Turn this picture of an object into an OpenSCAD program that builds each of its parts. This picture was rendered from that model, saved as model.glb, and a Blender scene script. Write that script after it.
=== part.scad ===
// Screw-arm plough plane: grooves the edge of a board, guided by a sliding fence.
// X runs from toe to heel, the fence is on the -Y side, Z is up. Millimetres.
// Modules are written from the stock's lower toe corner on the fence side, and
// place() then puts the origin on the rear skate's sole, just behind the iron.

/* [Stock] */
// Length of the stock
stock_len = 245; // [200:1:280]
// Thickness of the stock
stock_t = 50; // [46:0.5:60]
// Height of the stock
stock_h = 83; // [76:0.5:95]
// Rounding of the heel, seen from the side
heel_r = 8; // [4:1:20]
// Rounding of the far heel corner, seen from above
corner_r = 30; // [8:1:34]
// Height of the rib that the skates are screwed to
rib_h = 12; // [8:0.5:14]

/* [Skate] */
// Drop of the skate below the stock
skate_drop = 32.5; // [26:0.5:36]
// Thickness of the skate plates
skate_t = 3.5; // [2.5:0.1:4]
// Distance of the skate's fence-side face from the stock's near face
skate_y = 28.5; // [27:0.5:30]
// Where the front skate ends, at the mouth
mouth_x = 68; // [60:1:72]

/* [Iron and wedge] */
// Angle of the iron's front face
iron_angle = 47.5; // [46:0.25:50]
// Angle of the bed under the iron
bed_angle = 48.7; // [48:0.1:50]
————
● **What you should do**
Your output must be the lines of the material above, from the first through the line that contains "rib_h = 12; // [8:0.5:14]", copied exactly. Include both endpoints and nothing else.

● **Exercise solution**
Turn this picture of an object into an OpenSCAD program that builds each of its parts. This picture was rendered from that model, saved as model.glb, and a Blender scene script. Write that script after it.
=== part.scad ===
// Screw-arm plough plane: grooves the edge of a board, guided by a sliding fence.
// X runs from toe to heel, the fence is on the -Y side, Z is up. Millimetres.
// Modules are written from the stock's lower toe corner on the fence side, and
// place() then puts the origin on the rear skate's sole, just behind the iron.

/* [Stock] */
// Length of the stock
stock_len = 245; // [200:1:280]
// Thickness of the stock
stock_t = 50; // [46:0.5:60]
// Height of the stock
stock_h = 83; // [76:0.5:95]
// Rounding of the heel, seen from the side
heel_r = 8; // [4:1:20]
// Rounding of the far heel corner, seen from above
corner_r = 30; // [8:1:34]
// Height of the rib that the skates are screwed to
rib_h = 12; // [8:0.5:14]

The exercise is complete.